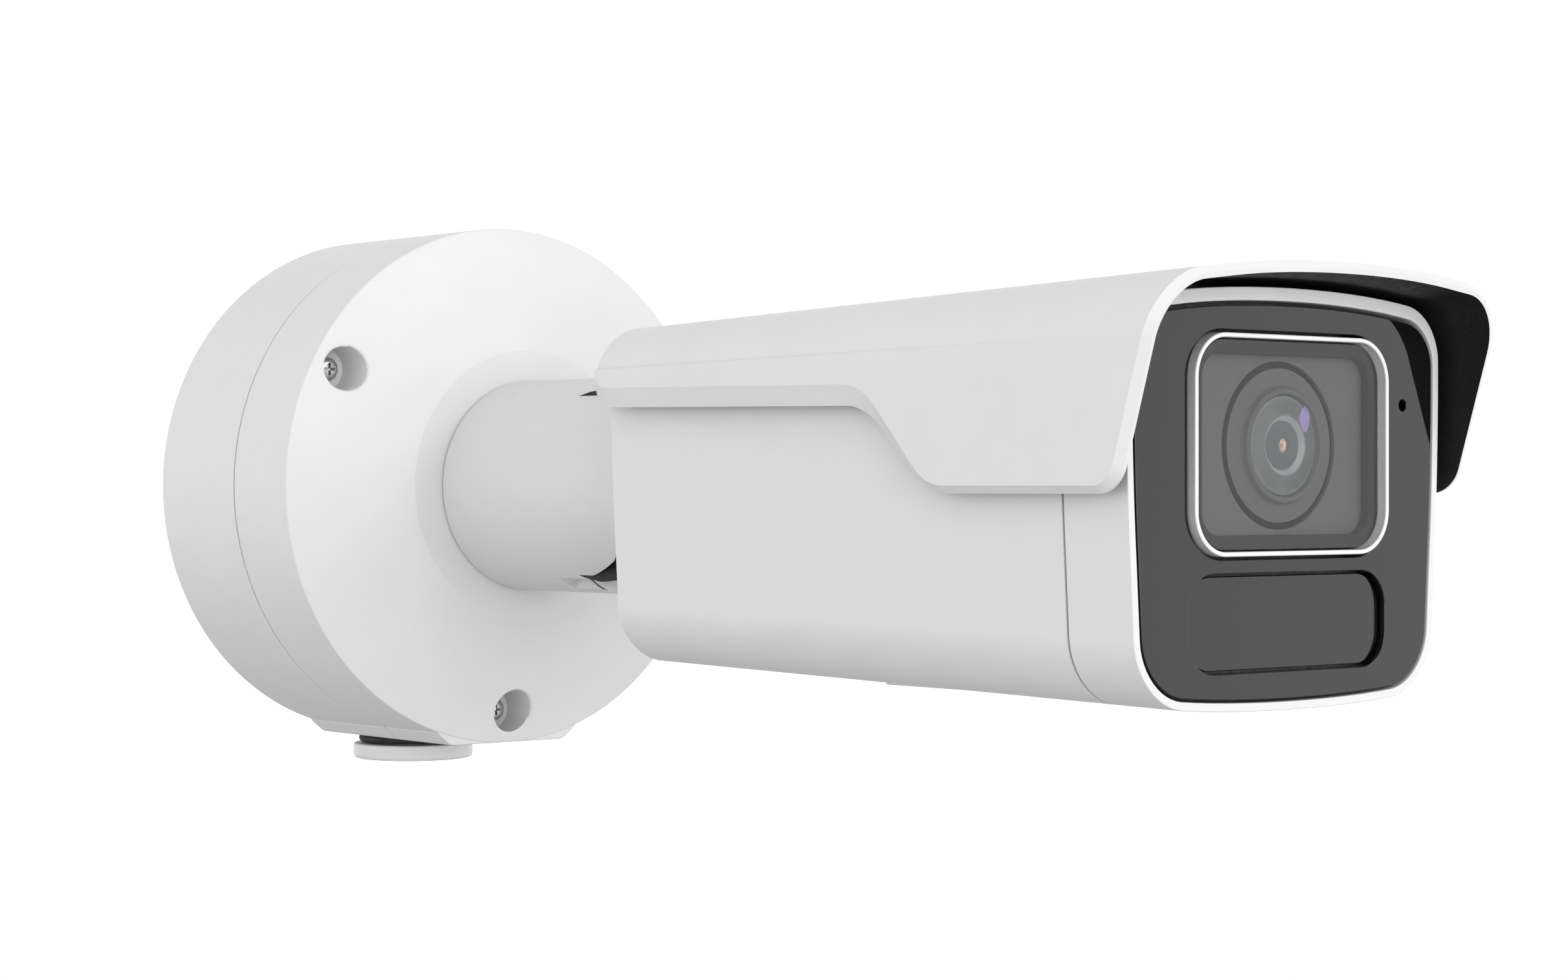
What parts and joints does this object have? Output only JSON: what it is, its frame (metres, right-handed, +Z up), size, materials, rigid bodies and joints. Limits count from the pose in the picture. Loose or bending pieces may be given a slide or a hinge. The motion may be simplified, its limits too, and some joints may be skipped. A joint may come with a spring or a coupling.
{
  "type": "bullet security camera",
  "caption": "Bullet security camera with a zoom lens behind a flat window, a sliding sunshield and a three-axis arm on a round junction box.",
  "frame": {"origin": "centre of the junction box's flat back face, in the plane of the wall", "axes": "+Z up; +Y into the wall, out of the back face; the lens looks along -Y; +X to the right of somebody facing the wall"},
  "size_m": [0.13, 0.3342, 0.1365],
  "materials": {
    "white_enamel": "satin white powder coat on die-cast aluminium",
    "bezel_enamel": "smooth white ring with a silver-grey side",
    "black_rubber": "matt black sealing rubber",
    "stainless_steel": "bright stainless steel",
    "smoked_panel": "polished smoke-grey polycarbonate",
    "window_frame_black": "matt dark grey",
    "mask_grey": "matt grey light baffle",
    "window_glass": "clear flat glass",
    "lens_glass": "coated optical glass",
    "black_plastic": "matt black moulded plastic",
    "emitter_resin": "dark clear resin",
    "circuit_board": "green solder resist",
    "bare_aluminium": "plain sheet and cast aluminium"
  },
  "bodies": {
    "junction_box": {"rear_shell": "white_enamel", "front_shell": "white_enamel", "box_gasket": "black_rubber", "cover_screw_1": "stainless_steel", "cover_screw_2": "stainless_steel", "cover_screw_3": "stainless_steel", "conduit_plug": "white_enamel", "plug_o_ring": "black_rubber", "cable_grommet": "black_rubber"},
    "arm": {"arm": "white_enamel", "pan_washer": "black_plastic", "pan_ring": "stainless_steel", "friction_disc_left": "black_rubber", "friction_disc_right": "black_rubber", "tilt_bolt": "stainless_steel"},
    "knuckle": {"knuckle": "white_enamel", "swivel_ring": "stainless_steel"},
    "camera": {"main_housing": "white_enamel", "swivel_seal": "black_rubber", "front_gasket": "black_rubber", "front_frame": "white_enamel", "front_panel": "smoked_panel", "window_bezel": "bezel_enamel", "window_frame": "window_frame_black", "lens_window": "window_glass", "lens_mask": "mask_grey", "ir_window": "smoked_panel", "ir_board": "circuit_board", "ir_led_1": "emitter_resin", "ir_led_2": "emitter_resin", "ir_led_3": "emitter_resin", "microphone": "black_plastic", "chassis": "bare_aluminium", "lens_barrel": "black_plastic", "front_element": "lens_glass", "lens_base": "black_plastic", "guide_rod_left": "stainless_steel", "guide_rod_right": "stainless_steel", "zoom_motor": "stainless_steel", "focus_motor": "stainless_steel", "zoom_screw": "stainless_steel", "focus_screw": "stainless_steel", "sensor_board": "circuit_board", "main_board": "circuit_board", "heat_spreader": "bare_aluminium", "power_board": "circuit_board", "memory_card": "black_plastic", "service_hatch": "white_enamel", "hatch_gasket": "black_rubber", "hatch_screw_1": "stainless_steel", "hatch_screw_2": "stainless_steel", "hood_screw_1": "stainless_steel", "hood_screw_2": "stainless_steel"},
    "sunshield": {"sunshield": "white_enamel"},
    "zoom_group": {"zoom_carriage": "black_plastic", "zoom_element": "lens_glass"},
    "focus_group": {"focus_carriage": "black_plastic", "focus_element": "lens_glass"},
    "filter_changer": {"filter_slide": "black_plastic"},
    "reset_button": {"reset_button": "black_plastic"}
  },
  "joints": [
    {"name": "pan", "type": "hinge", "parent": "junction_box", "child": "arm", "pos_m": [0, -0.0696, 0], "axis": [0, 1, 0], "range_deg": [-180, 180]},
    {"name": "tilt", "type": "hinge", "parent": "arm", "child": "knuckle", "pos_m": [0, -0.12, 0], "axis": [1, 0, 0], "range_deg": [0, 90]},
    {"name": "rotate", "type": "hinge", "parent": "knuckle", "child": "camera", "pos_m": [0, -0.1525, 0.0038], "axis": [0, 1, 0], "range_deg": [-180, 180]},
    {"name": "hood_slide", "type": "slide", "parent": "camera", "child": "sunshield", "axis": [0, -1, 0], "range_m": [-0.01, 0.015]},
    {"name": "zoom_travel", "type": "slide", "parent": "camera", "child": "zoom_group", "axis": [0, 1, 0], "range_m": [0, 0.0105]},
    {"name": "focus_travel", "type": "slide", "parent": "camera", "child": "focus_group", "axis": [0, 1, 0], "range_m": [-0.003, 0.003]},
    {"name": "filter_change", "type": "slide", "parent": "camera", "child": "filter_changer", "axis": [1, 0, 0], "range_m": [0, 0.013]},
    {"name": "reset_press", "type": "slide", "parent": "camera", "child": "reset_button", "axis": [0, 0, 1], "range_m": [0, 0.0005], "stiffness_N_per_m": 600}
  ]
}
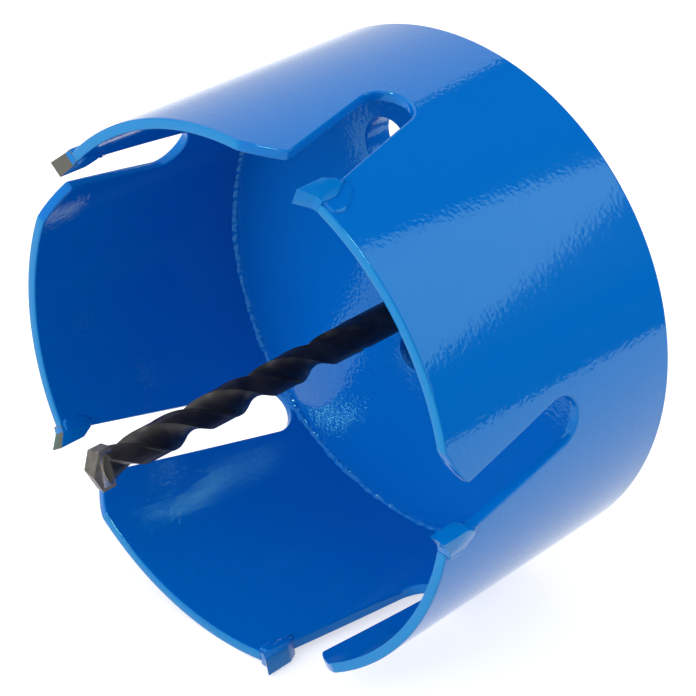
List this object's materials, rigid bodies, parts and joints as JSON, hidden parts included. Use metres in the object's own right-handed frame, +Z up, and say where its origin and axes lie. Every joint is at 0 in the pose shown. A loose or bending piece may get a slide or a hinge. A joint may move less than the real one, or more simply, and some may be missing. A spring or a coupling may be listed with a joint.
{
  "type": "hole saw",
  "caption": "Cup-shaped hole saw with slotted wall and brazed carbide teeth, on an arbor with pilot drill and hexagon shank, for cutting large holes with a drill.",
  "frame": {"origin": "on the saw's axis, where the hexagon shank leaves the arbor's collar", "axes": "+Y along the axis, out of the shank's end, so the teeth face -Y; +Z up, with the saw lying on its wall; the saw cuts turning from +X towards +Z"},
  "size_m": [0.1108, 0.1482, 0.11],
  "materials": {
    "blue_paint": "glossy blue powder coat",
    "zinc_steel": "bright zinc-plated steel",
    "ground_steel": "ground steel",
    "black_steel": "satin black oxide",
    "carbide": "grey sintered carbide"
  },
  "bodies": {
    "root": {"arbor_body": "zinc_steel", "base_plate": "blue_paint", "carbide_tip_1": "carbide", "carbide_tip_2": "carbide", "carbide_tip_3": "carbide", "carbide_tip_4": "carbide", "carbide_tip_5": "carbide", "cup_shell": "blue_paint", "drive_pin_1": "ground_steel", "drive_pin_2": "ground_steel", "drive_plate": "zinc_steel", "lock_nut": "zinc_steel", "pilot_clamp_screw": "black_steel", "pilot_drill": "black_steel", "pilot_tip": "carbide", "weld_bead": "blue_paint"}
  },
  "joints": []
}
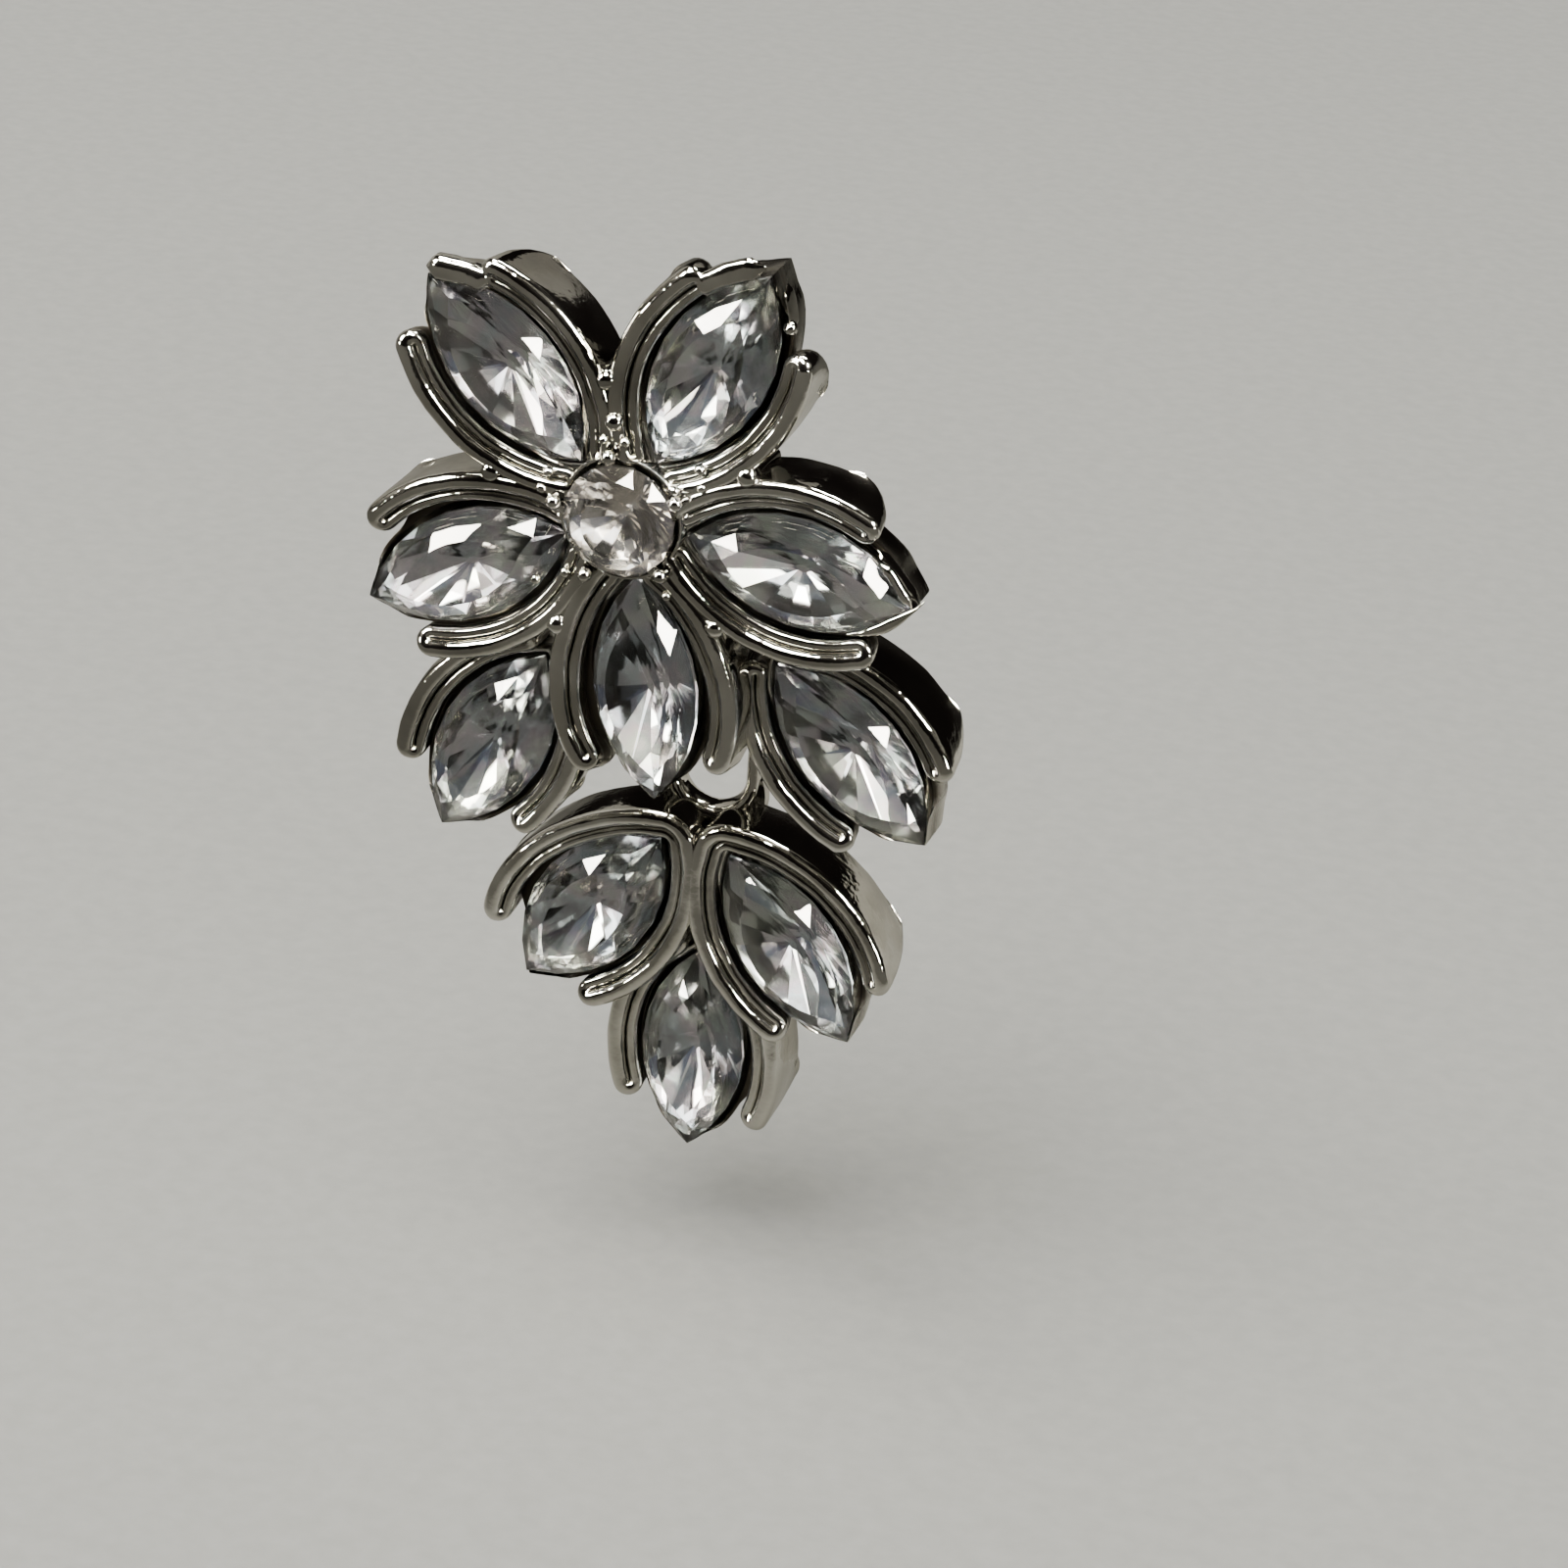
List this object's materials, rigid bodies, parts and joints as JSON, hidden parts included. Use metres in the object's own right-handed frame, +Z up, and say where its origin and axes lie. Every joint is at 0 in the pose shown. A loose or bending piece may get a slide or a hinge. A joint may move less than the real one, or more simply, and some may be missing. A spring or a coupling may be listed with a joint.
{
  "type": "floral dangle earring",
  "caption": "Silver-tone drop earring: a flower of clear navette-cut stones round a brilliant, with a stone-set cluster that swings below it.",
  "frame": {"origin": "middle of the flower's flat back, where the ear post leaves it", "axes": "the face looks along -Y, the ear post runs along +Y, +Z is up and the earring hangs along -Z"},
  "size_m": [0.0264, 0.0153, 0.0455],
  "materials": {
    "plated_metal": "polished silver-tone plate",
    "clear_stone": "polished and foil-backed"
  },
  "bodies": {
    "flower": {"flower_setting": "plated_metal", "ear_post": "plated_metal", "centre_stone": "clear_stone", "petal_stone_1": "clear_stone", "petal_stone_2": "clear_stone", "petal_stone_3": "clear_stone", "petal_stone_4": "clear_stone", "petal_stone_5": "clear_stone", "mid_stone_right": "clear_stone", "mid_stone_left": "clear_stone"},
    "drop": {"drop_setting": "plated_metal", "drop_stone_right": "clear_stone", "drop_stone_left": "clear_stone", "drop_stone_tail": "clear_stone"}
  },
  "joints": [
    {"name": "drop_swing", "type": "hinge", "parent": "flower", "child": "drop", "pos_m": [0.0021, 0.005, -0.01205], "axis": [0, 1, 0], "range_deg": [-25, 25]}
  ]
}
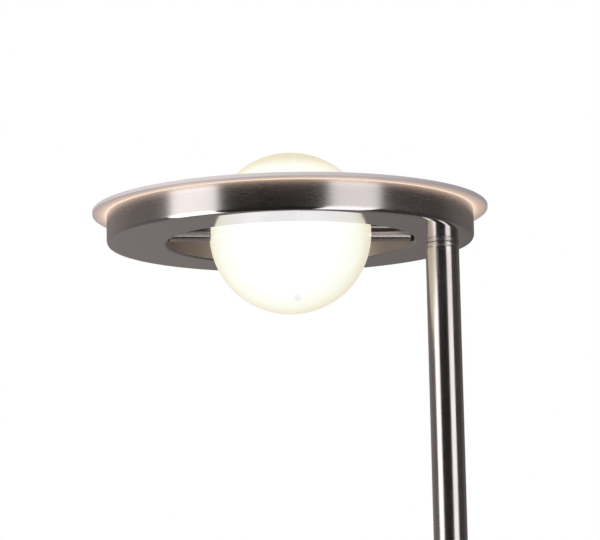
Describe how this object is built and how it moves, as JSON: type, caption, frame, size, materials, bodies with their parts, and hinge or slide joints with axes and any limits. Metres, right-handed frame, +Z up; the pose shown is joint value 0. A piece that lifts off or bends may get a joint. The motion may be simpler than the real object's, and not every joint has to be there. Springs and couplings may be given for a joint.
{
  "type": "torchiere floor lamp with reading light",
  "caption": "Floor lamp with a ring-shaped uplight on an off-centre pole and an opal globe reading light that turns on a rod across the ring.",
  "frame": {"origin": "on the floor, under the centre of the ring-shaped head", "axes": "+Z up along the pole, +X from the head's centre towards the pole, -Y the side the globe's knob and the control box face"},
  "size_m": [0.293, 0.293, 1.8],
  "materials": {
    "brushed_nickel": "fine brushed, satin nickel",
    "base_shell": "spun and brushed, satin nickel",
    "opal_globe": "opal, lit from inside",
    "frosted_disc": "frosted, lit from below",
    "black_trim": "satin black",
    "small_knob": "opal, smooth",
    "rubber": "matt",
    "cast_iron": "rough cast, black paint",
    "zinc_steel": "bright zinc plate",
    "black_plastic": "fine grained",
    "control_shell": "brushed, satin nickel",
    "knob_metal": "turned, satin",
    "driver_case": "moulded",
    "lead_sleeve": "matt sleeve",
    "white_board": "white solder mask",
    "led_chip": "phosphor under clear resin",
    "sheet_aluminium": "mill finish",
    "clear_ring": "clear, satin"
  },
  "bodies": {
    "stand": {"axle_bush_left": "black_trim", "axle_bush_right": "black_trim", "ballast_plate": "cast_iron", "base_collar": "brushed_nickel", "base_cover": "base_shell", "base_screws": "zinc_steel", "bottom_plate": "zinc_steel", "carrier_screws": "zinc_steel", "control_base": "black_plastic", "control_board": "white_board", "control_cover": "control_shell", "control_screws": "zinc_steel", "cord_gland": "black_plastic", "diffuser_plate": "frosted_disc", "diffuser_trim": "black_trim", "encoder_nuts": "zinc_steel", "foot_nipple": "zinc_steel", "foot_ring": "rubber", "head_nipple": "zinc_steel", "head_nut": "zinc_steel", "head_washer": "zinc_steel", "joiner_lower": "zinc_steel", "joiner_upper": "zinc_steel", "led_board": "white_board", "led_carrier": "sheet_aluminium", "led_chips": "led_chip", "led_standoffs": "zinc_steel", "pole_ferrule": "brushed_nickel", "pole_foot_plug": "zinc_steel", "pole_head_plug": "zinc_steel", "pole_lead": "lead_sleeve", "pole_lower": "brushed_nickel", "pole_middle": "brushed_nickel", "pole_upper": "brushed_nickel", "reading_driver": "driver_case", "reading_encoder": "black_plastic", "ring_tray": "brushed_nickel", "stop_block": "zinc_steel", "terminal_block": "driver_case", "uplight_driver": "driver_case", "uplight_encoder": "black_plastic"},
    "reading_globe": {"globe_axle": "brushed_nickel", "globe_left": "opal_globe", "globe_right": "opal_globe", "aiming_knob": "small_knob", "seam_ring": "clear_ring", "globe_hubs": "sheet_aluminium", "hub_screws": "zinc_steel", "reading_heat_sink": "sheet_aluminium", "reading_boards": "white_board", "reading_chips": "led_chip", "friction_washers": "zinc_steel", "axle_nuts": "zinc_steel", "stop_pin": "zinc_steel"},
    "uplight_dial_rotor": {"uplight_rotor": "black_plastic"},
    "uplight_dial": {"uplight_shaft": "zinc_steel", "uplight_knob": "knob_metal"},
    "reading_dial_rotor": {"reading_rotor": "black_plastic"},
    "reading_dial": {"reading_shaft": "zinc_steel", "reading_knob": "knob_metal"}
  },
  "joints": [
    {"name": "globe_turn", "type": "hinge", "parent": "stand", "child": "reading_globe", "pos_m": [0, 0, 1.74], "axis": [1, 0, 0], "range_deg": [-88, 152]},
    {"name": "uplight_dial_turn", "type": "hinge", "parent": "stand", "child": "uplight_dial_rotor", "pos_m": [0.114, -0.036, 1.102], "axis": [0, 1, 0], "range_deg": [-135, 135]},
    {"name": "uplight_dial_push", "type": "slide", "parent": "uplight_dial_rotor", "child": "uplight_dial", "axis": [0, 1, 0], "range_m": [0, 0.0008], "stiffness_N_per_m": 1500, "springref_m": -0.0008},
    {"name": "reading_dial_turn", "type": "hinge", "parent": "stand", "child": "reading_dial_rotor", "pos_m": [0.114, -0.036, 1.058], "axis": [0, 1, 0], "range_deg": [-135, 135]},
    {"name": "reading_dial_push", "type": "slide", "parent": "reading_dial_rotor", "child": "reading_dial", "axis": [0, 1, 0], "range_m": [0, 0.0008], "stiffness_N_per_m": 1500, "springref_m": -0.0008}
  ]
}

--- --- ---

*Description of the task*. Pick out the lines containing the word "that" and show them.

*Output for this exercise*.
  "caption": "Silver-tone drop earring: a flower of clear navette-cut stones round a brilliant, with a stone-set cluster that swings below it.",
Describe how this object is built and how it moves, as JSON: type, caption, frame, size, materials, bodies with their parts, and hinge or slide joints with axes and any limits. Metres, right-handed frame, +Z up; the pose shown is joint value 0. A piece that lifts off or bends may get a joint. The motion may be simpler than the real object's, and not every joint has to be there. Springs and couplings may be given for a joint.
  "caption": "Floor lamp with a ring-shaped uplight on an off-centre pole and an opal globe reading light that turns on a rod across the ring.",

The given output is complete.